La revuelta contra el racismo y la brutalidad policial en Estados Unidos, con ramificaciones en todo el mundo, reúne los ingredientes de una constante en la historia del país: el conflicto no resuelto entre la herencia del esclavismo y los valores propios de una sociedad democrática. Las multitudes que con mayor o menor intensidad han tomado las calles en los 50 estados de la Unión se manifiestan en igual medida para reclamar que el peso de la justicia caiga sobre los policías responsables de la muerte de George Floyd y para denunciar y oponerse a la ominosa utilización del caso por el presidente Donald Trump, después de agrupar en torno a su persona los movimientos supremacistas blancos, las sociedades depositarias de un racismo explícito o encubierto y una larga lista de votantes que alientan actitudes excluyentes y discriminatorias en la vida cotidiana. Unos comportamientos que son más visibles en la llamada América profunda.

La relevancia pública durante las últimas décadas de personalidades afroamericanas en la política, las fuerzas armadas, el mundo académico, las artes y el ocio había creado un espejismo, consumado con las dos presidencias de Barack Obama. En realidad, el racismo forma parte de la ideología espontánea de franjas muy importantes de la sociedad estadounidense, reconfortadas por una presidencia que ha alimentado la confrontación entre comunidades en vez de repudiarla. Nada es especialmente original en el paroxismo del momento salvo dos ingredientes fundamentales: la actitud de Trump, de un sectarismo incomparable con cualquier otra presidencia del último medio siglo, y la generalización de la protesta, de una transversalidad y diversidad del todo insólitas.

Ni la intoxicación en las redes sociales, destinada a confundir a la opinión pública y a deslegitimar la movilización, ni las amenazas de la Casa Blanca de abundar en la mano dura han logrado amedrentar a cuantos piensan que el encarnizamiento de los policías de Minneápolis es la gota que colma el vaso, el punto de no retorno que debe obligar a cambiar hábitos muy arraigados. Y a revisar el poder excesivo e incontrolado de muchos cuerpos policiales instalados en el matonismo, protegidos demasiado a menudo por políticos y jueces cómplices.

No es posible negar un gran cambio desde los días de Rosa Parks ni es justo soslayar el precio en vidas pagado por la comunidad negra de Estados Unidos para mejorar su situación. Pero de las sucesivas crisis que han jalonado la historia de la emancipación afroamericana es fácil deducir que resulta indispensable el compromiso de la sociedad blanca para ganar nuevos espacios de libertad y de igualdad. Para que se cumpla el sueño de Martin Luther King y quede sin efecto la estrategia de la tensión de Trump no es suficiente el clamor de las víctimas, algo que han entendido los movilizados sin distinción de colores.

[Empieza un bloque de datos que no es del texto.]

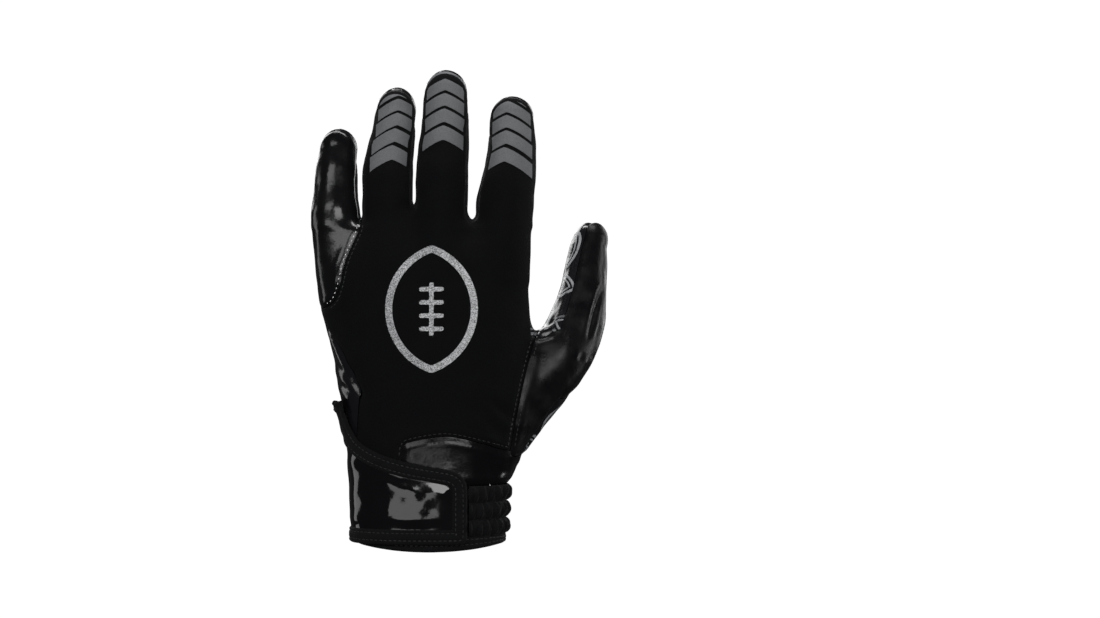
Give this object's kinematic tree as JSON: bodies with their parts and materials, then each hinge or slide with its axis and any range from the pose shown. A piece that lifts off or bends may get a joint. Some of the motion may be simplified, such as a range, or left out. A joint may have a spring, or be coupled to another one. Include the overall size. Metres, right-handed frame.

El racismo institucional es una lacra, una forma divisiva de la sociedad que ha renacido con espíritu de revancha en comunidades blancas que interpretaron la presidencia de Obama como una desnaturalización definitiva de la nación blanca con la que se identifican. Para estas capas sociales, la definición de EEUU que hizo Abraham Lincoln en Gettysburg, en plena guerra civil (1863), no es más que una frase: «Una nueva nación concebida en la libertad y consagrada en el principio de que todas las personas son creadas iguales». Pero lo cierto es que el racismo y sus secuelas de pobreza, marginación y arbitrariedad del poder son incompatibles con la construcción del futuro. Cuando se consagran como un eslogan universal las últimas palabras de George Floyd, «no puedo respirar», es que la dolencia es de una gravedad extrema.